■ WORK INSTRUCTIONS
Render the following material again verbatim, leaving nothing out.
━━━ DATA SEGMENT ━━━
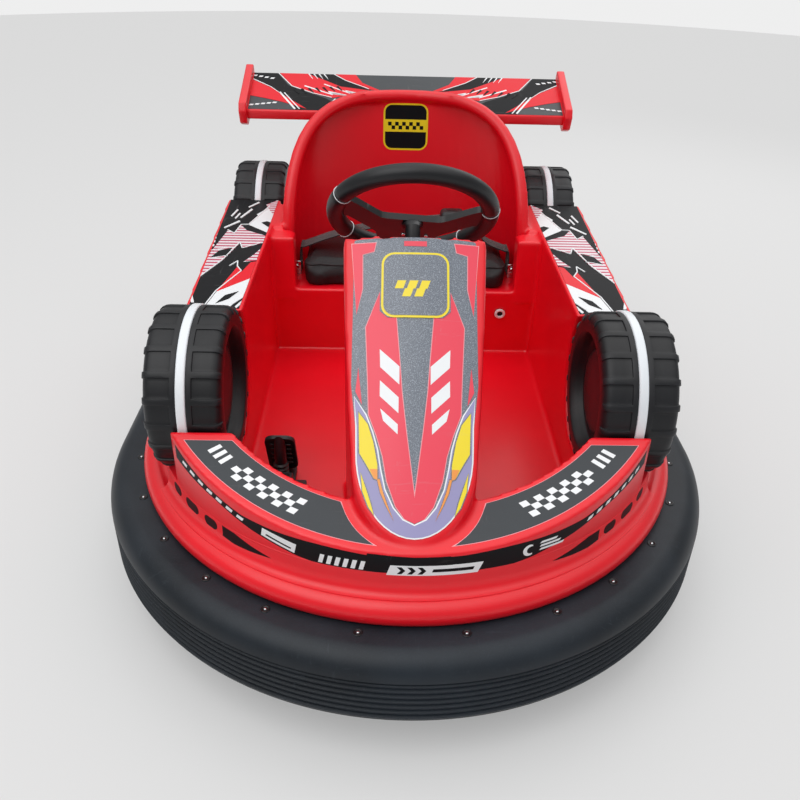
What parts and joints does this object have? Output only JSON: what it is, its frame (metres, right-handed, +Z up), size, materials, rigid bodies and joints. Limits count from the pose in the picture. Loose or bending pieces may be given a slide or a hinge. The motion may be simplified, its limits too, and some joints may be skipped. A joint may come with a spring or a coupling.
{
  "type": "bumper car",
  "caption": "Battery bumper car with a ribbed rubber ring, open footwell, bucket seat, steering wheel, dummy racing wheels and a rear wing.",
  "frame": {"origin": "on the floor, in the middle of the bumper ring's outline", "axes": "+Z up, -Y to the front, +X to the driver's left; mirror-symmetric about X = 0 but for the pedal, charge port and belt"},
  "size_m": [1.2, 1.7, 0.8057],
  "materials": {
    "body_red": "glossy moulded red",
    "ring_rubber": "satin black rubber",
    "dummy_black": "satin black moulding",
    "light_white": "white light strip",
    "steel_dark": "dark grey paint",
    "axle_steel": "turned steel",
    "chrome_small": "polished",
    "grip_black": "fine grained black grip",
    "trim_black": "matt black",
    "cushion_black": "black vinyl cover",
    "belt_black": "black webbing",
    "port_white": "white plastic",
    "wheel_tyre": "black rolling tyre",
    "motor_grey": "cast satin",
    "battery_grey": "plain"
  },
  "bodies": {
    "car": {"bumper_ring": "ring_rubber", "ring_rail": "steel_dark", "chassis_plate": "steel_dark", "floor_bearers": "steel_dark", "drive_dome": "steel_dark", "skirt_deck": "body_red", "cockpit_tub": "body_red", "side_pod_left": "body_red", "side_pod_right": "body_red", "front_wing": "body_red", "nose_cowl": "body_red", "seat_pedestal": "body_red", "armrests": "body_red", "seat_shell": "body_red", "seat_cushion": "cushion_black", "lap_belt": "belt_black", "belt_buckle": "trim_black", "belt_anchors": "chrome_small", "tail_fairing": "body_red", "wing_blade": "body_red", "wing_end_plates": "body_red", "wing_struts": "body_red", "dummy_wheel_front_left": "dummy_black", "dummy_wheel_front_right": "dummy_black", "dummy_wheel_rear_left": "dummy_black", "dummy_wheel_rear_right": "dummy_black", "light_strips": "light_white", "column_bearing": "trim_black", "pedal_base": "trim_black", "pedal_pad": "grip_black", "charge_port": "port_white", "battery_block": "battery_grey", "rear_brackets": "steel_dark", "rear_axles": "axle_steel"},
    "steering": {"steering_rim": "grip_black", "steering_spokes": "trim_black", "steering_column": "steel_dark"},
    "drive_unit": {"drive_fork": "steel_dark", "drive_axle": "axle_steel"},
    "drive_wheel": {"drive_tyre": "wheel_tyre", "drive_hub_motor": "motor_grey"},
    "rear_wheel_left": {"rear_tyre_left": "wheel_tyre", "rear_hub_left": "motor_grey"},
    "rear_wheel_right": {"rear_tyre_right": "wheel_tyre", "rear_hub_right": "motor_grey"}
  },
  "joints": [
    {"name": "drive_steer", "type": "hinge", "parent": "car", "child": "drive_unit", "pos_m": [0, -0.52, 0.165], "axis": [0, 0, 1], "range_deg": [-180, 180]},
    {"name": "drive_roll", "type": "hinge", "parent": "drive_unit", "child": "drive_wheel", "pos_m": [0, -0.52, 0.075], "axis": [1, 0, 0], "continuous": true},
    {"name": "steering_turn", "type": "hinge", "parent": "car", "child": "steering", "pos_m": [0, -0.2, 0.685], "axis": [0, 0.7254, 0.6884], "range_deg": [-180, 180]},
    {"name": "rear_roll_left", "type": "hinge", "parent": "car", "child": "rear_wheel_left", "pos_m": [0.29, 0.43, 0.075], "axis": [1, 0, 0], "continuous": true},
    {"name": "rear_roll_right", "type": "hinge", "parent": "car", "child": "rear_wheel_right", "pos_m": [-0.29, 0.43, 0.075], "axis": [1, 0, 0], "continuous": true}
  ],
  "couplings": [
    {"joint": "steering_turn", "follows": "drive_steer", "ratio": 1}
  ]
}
━━━
■ EXERCISE RESPONSE
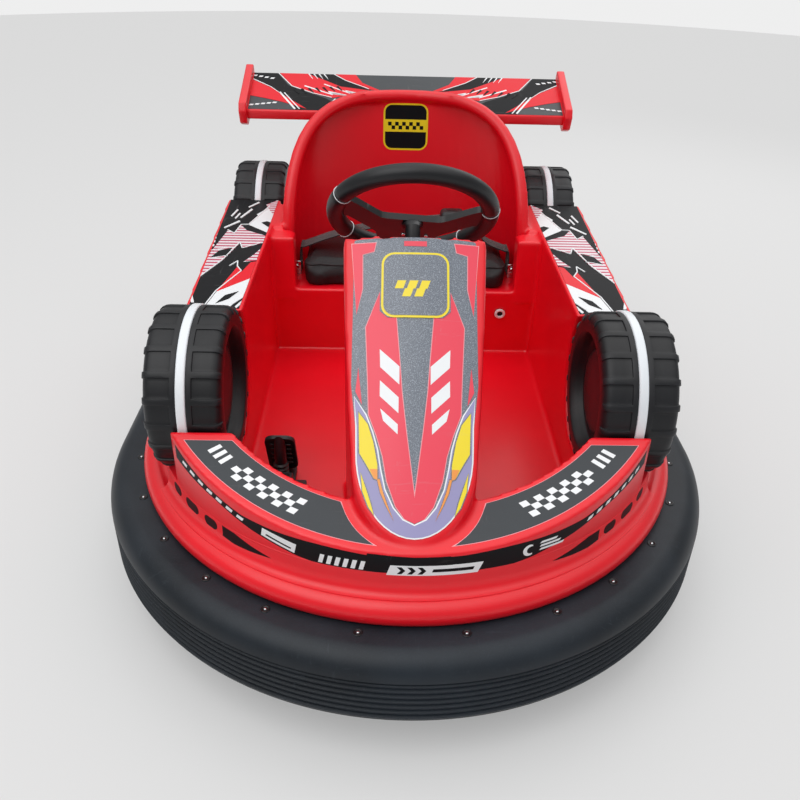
What parts and joints does this object have? Output only JSON: what it is, its frame (metres, right-handed, +Z up), size, materials, rigid bodies and joints. Limits count from the pose in the picture. Loose or bending pieces may be given a slide or a hinge. The motion may be simplified, its limits too, and some joints may be skipped. A joint may come with a spring or a coupling.
{
  "type": "bumper car",
  "caption": "Battery bumper car with a ribbed rubber ring, open footwell, bucket seat, steering wheel, dummy racing wheels and a rear wing.",
  "frame": {"origin": "on the floor, in the middle of the bumper ring's outline", "axes": "+Z up, -Y to the front, +X to the driver's left; mirror-symmetric about X = 0 but for the pedal, charge port and belt"},
  "size_m": [1.2, 1.7, 0.8057],
  "materials": {
    "body_red": "glossy moulded red",
    "ring_rubber": "satin black rubber",
    "dummy_black": "satin black moulding",
    "light_white": "white light strip",
    "steel_dark": "dark grey paint",
    "axle_steel": "turned steel",
    "chrome_small": "polished",
    "grip_black": "fine grained black grip",
    "trim_black": "matt black",
    "cushion_black": "black vinyl cover",
    "belt_black": "black webbing",
    "port_white": "white plastic",
    "wheel_tyre": "black rolling tyre",
    "motor_grey": "cast satin",
    "battery_grey": "plain"
  },
  "bodies": {
    "car": {"bumper_ring": "ring_rubber", "ring_rail": "steel_dark", "chassis_plate": "steel_dark", "floor_bearers": "steel_dark", "drive_dome": "steel_dark", "skirt_deck": "body_red", "cockpit_tub": "body_red", "side_pod_left": "body_red", "side_pod_right": "body_red", "front_wing": "body_red", "nose_cowl": "body_red", "seat_pedestal": "body_red", "armrests": "body_red", "seat_shell": "body_red", "seat_cushion": "cushion_black", "lap_belt": "belt_black", "belt_buckle": "trim_black", "belt_anchors": "chrome_small", "tail_fairing": "body_red", "wing_blade": "body_red", "wing_end_plates": "body_red", "wing_struts": "body_red", "dummy_wheel_front_left": "dummy_black", "dummy_wheel_front_right": "dummy_black", "dummy_wheel_rear_left": "dummy_black", "dummy_wheel_rear_right": "dummy_black", "light_strips": "light_white", "column_bearing": "trim_black", "pedal_base": "trim_black", "pedal_pad": "grip_black", "charge_port": "port_white", "battery_block": "battery_grey", "rear_brackets": "steel_dark", "rear_axles": "axle_steel"},
    "steering": {"steering_rim": "grip_black", "steering_spokes": "trim_black", "steering_column": "steel_dark"},
    "drive_unit": {"drive_fork": "steel_dark", "drive_axle": "axle_steel"},
    "drive_wheel": {"drive_tyre": "wheel_tyre", "drive_hub_motor": "motor_grey"},
    "rear_wheel_left": {"rear_tyre_left": "wheel_tyre", "rear_hub_left": "motor_grey"},
    "rear_wheel_right": {"rear_tyre_right": "wheel_tyre", "rear_hub_right": "motor_grey"}
  },
  "joints": [
    {"name": "drive_steer", "type": "hinge", "parent": "car", "child": "drive_unit", "pos_m": [0, -0.52, 0.165], "axis": [0, 0, 1], "range_deg": [-180, 180]},
    {"name": "drive_roll", "type": "hinge", "parent": "drive_unit", "child": "drive_wheel", "pos_m": [0, -0.52, 0.075], "axis": [1, 0, 0], "continuous": true},
    {"name": "steering_turn", "type": "hinge", "parent": "car", "child": "steering", "pos_m": [0, -0.2, 0.685], "axis": [0, 0.7254, 0.6884], "range_deg": [-180, 180]},
    {"name": "rear_roll_left", "type": "hinge", "parent": "car", "child": "rear_wheel_left", "pos_m": [0.29, 0.43, 0.075], "axis": [1, 0, 0], "continuous": true},
    {"name": "rear_roll_right", "type": "hinge", "parent": "car", "child": "rear_wheel_right", "pos_m": [-0.29, 0.43, 0.075], "axis": [1, 0, 0], "continuous": true}
  ],
  "couplings": [
    {"joint": "steering_turn", "follows": "drive_steer", "ratio": 1}
  ]
}